#### What needs to be done
Extract the listing in its entirety, keeping each line identical to the original.

#### Dataset extract
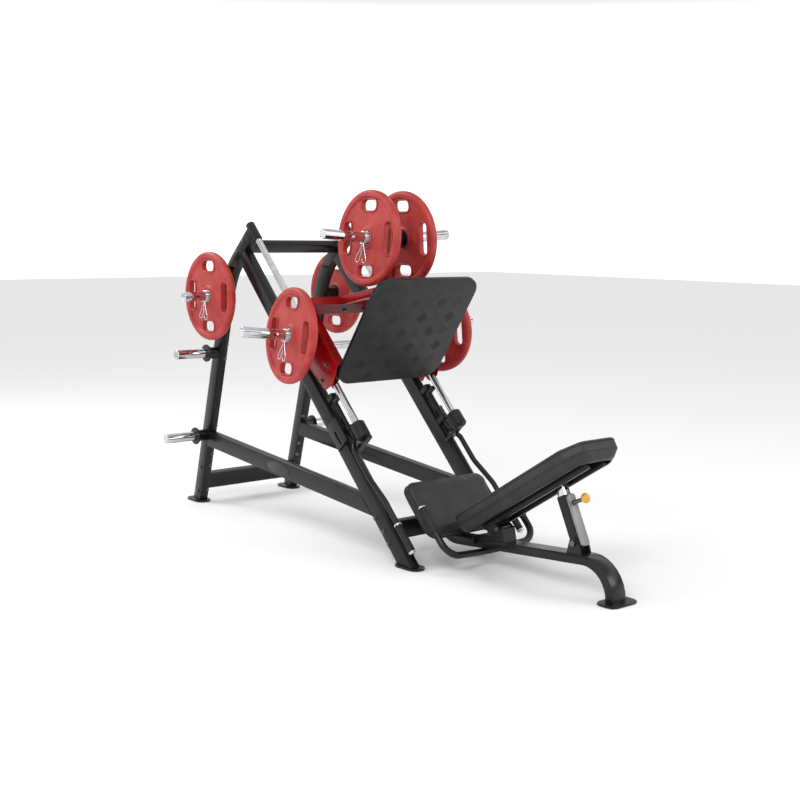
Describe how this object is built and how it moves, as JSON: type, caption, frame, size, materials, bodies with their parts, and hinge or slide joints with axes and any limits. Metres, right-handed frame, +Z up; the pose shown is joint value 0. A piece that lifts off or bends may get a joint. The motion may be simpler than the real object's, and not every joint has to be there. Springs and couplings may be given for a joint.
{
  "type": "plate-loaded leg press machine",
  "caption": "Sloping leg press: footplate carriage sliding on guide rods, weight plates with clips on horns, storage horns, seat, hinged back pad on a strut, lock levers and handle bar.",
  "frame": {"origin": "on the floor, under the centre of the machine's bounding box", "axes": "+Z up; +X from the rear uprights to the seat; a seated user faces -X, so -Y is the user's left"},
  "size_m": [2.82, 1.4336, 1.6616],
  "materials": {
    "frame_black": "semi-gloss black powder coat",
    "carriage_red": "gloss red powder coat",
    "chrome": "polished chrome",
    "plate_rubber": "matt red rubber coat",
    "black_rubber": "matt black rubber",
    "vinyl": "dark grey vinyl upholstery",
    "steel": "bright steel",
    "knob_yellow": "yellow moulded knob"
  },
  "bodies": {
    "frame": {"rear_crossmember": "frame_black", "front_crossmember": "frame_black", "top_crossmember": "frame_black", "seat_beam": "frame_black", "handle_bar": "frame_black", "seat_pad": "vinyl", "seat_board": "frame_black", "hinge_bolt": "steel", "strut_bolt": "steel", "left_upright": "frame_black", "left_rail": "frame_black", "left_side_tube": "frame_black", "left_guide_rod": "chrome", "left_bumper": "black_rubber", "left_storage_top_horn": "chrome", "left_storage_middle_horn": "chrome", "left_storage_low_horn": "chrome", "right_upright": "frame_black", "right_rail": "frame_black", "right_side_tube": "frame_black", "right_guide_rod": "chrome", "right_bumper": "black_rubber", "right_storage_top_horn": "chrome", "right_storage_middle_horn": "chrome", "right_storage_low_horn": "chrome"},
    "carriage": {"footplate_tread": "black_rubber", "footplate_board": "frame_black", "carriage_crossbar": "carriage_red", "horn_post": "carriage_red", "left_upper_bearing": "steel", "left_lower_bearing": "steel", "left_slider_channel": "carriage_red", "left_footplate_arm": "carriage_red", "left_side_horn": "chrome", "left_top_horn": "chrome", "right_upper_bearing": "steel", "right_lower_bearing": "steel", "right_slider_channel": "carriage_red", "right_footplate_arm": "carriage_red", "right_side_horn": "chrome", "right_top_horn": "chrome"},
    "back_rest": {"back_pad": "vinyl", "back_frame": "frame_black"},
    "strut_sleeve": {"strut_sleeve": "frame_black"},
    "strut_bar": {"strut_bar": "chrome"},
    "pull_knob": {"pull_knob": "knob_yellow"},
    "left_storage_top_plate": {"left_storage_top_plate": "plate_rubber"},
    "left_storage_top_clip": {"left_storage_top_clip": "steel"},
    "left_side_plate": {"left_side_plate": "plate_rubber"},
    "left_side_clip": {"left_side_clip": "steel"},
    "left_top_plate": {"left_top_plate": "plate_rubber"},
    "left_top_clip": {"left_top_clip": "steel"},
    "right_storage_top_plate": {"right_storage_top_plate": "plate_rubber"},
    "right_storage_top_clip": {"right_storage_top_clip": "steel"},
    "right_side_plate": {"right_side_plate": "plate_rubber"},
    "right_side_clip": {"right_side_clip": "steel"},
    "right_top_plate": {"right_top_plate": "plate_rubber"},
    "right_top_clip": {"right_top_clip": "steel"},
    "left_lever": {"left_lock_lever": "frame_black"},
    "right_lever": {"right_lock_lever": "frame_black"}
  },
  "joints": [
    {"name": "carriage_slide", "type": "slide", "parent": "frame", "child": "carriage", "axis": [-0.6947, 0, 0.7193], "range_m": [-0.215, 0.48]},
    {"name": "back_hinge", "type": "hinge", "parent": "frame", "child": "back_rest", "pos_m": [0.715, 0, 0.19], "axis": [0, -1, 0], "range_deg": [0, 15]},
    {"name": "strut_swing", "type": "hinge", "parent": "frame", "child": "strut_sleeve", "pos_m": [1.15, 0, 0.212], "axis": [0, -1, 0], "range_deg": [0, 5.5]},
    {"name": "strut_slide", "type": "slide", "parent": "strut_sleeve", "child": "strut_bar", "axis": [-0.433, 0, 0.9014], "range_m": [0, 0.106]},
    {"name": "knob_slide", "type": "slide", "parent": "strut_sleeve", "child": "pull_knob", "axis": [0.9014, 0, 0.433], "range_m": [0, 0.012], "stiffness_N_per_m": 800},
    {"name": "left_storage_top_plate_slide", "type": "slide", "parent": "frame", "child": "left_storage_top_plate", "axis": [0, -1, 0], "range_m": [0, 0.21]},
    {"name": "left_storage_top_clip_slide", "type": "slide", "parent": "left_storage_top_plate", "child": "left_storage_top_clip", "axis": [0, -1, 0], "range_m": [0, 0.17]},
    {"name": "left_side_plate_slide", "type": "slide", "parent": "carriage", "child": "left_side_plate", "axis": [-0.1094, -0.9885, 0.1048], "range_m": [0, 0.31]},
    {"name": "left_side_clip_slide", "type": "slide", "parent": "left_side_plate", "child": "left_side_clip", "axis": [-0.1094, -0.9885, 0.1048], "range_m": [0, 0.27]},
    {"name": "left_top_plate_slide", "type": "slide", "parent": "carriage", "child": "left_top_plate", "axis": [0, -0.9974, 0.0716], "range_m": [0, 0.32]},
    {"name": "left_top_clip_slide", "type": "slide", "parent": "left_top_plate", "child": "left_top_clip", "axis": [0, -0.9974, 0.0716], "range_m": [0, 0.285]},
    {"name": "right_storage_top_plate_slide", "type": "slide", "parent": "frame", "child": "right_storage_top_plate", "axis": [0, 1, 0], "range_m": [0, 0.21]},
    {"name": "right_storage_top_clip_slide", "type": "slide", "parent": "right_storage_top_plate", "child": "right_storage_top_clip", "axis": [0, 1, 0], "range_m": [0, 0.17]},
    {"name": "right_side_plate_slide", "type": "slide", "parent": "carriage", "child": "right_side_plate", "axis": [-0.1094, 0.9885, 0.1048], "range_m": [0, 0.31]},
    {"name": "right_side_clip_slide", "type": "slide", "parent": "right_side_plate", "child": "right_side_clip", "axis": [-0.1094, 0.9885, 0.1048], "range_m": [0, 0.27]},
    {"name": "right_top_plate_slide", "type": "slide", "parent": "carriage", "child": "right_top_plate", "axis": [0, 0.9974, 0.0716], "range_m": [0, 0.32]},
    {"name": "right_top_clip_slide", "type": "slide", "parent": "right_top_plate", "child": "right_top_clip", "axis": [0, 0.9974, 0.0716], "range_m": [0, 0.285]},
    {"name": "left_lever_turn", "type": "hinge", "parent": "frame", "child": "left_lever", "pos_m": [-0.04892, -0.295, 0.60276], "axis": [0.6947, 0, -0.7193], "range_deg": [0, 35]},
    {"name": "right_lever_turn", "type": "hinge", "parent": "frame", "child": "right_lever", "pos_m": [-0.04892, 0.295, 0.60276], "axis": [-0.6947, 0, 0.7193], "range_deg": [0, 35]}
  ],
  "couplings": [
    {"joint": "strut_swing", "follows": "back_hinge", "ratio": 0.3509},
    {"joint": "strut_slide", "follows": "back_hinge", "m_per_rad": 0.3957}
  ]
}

#### Solution to the exercise
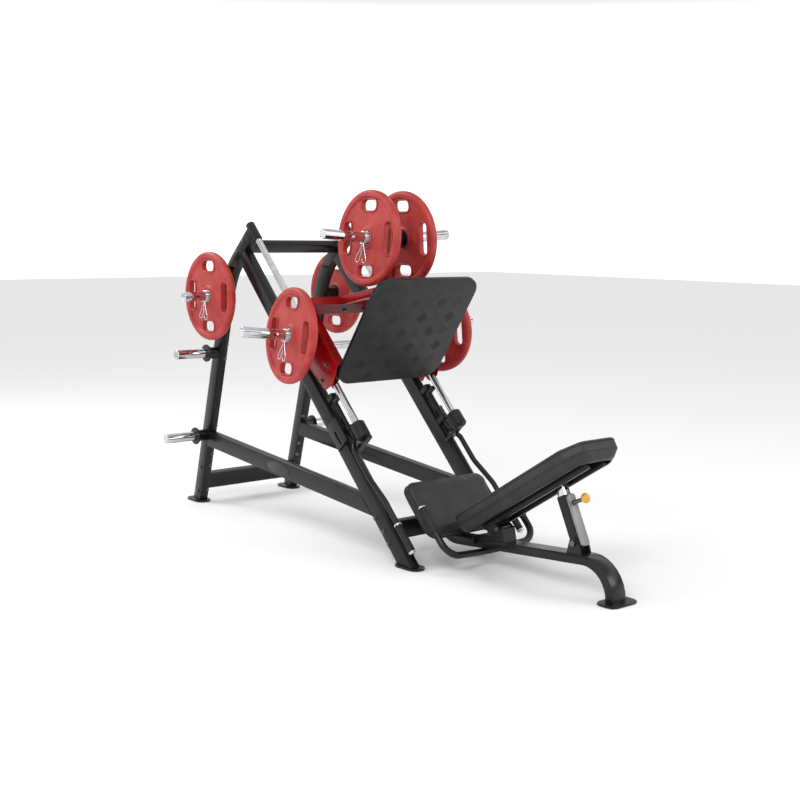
Describe how this object is built and how it moves, as JSON: type, caption, frame, size, materials, bodies with their parts, and hinge or slide joints with axes and any limits. Metres, right-handed frame, +Z up; the pose shown is joint value 0. A piece that lifts off or bends may get a joint. The motion may be simpler than the real object's, and not every joint has to be there. Springs and couplings may be given for a joint.
{
  "type": "plate-loaded leg press machine",
  "caption": "Sloping leg press: footplate carriage sliding on guide rods, weight plates with clips on horns, storage horns, seat, hinged back pad on a strut, lock levers and handle bar.",
  "frame": {"origin": "on the floor, under the centre of the machine's bounding box", "axes": "+Z up; +X from the rear uprights to the seat; a seated user faces -X, so -Y is the user's left"},
  "size_m": [2.82, 1.4336, 1.6616],
  "materials": {
    "frame_black": "semi-gloss black powder coat",
    "carriage_red": "gloss red powder coat",
    "chrome": "polished chrome",
    "plate_rubber": "matt red rubber coat",
    "black_rubber": "matt black rubber",
    "vinyl": "dark grey vinyl upholstery",
    "steel": "bright steel",
    "knob_yellow": "yellow moulded knob"
  },
  "bodies": {
    "frame": {"rear_crossmember": "frame_black", "front_crossmember": "frame_black", "top_crossmember": "frame_black", "seat_beam": "frame_black", "handle_bar": "frame_black", "seat_pad": "vinyl", "seat_board": "frame_black", "hinge_bolt": "steel", "strut_bolt": "steel", "left_upright": "frame_black", "left_rail": "frame_black", "left_side_tube": "frame_black", "left_guide_rod": "chrome", "left_bumper": "black_rubber", "left_storage_top_horn": "chrome", "left_storage_middle_horn": "chrome", "left_storage_low_horn": "chrome", "right_upright": "frame_black", "right_rail": "frame_black", "right_side_tube": "frame_black", "right_guide_rod": "chrome", "right_bumper": "black_rubber", "right_storage_top_horn": "chrome", "right_storage_middle_horn": "chrome", "right_storage_low_horn": "chrome"},
    "carriage": {"footplate_tread": "black_rubber", "footplate_board": "frame_black", "carriage_crossbar": "carriage_red", "horn_post": "carriage_red", "left_upper_bearing": "steel", "left_lower_bearing": "steel", "left_slider_channel": "carriage_red", "left_footplate_arm": "carriage_red", "left_side_horn": "chrome", "left_top_horn": "chrome", "right_upper_bearing": "steel", "right_lower_bearing": "steel", "right_slider_channel": "carriage_red", "right_footplate_arm": "carriage_red", "right_side_horn": "chrome", "right_top_horn": "chrome"},
    "back_rest": {"back_pad": "vinyl", "back_frame": "frame_black"},
    "strut_sleeve": {"strut_sleeve": "frame_black"},
    "strut_bar": {"strut_bar": "chrome"},
    "pull_knob": {"pull_knob": "knob_yellow"},
    "left_storage_top_plate": {"left_storage_top_plate": "plate_rubber"},
    "left_storage_top_clip": {"left_storage_top_clip": "steel"},
    "left_side_plate": {"left_side_plate": "plate_rubber"},
    "left_side_clip": {"left_side_clip": "steel"},
    "left_top_plate": {"left_top_plate": "plate_rubber"},
    "left_top_clip": {"left_top_clip": "steel"},
    "right_storage_top_plate": {"right_storage_top_plate": "plate_rubber"},
    "right_storage_top_clip": {"right_storage_top_clip": "steel"},
    "right_side_plate": {"right_side_plate": "plate_rubber"},
    "right_side_clip": {"right_side_clip": "steel"},
    "right_top_plate": {"right_top_plate": "plate_rubber"},
    "right_top_clip": {"right_top_clip": "steel"},
    "left_lever": {"left_lock_lever": "frame_black"},
    "right_lever": {"right_lock_lever": "frame_black"}
  },
  "joints": [
    {"name": "carriage_slide", "type": "slide", "parent": "frame", "child": "carriage", "axis": [-0.6947, 0, 0.7193], "range_m": [-0.215, 0.48]},
    {"name": "back_hinge", "type": "hinge", "parent": "frame", "child": "back_rest", "pos_m": [0.715, 0, 0.19], "axis": [0, -1, 0], "range_deg": [0, 15]},
    {"name": "strut_swing", "type": "hinge", "parent": "frame", "child": "strut_sleeve", "pos_m": [1.15, 0, 0.212], "axis": [0, -1, 0], "range_deg": [0, 5.5]},
    {"name": "strut_slide", "type": "slide", "parent": "strut_sleeve", "child": "strut_bar", "axis": [-0.433, 0, 0.9014], "range_m": [0, 0.106]},
    {"name": "knob_slide", "type": "slide", "parent": "strut_sleeve", "child": "pull_knob", "axis": [0.9014, 0, 0.433], "range_m": [0, 0.012], "stiffness_N_per_m": 800},
    {"name": "left_storage_top_plate_slide", "type": "slide", "parent": "frame", "child": "left_storage_top_plate", "axis": [0, -1, 0], "range_m": [0, 0.21]},
    {"name": "left_storage_top_clip_slide", "type": "slide", "parent": "left_storage_top_plate", "child": "left_storage_top_clip", "axis": [0, -1, 0], "range_m": [0, 0.17]},
    {"name": "left_side_plate_slide", "type": "slide", "parent": "carriage", "child": "left_side_plate", "axis": [-0.1094, -0.9885, 0.1048], "range_m": [0, 0.31]},
    {"name": "left_side_clip_slide", "type": "slide", "parent": "left_side_plate", "child": "left_side_clip", "axis": [-0.1094, -0.9885, 0.1048], "range_m": [0, 0.27]},
    {"name": "left_top_plate_slide", "type": "slide", "parent": "carriage", "child": "left_top_plate", "axis": [0, -0.9974, 0.0716], "range_m": [0, 0.32]},
    {"name": "left_top_clip_slide", "type": "slide", "parent": "left_top_plate", "child": "left_top_clip", "axis": [0, -0.9974, 0.0716], "range_m": [0, 0.285]},
    {"name": "right_storage_top_plate_slide", "type": "slide", "parent": "frame", "child": "right_storage_top_plate", "axis": [0, 1, 0], "range_m": [0, 0.21]},
    {"name": "right_storage_top_clip_slide", "type": "slide", "parent": "right_storage_top_plate", "child": "right_storage_top_clip", "axis": [0, 1, 0], "range_m": [0, 0.17]},
    {"name": "right_side_plate_slide", "type": "slide", "parent": "carriage", "child": "right_side_plate", "axis": [-0.1094, 0.9885, 0.1048], "range_m": [0, 0.31]},
    {"name": "right_side_clip_slide", "type": "slide", "parent": "right_side_plate", "child": "right_side_clip", "axis": [-0.1094, 0.9885, 0.1048], "range_m": [0, 0.27]},
    {"name": "right_top_plate_slide", "type": "slide", "parent": "carriage", "child": "right_top_plate", "axis": [0, 0.9974, 0.0716], "range_m": [0, 0.32]},
    {"name": "right_top_clip_slide", "type": "slide", "parent": "right_top_plate", "child": "right_top_clip", "axis": [0, 0.9974, 0.0716], "range_m": [0, 0.285]},
    {"name": "left_lever_turn", "type": "hinge", "parent": "frame", "child": "left_lever", "pos_m": [-0.04892, -0.295, 0.60276], "axis": [0.6947, 0, -0.7193], "range_deg": [0, 35]},
    {"name": "right_lever_turn", "type": "hinge", "parent": "frame", "child": "right_lever", "pos_m": [-0.04892, 0.295, 0.60276], "axis": [-0.6947, 0, 0.7193], "range_deg": [0, 35]}
  ],
  "couplings": [
    {"joint": "strut_swing", "follows": "back_hinge", "ratio": 0.3509},
    {"joint": "strut_slide", "follows": "back_hinge", "m_per_rad": 0.3957}
  ]
}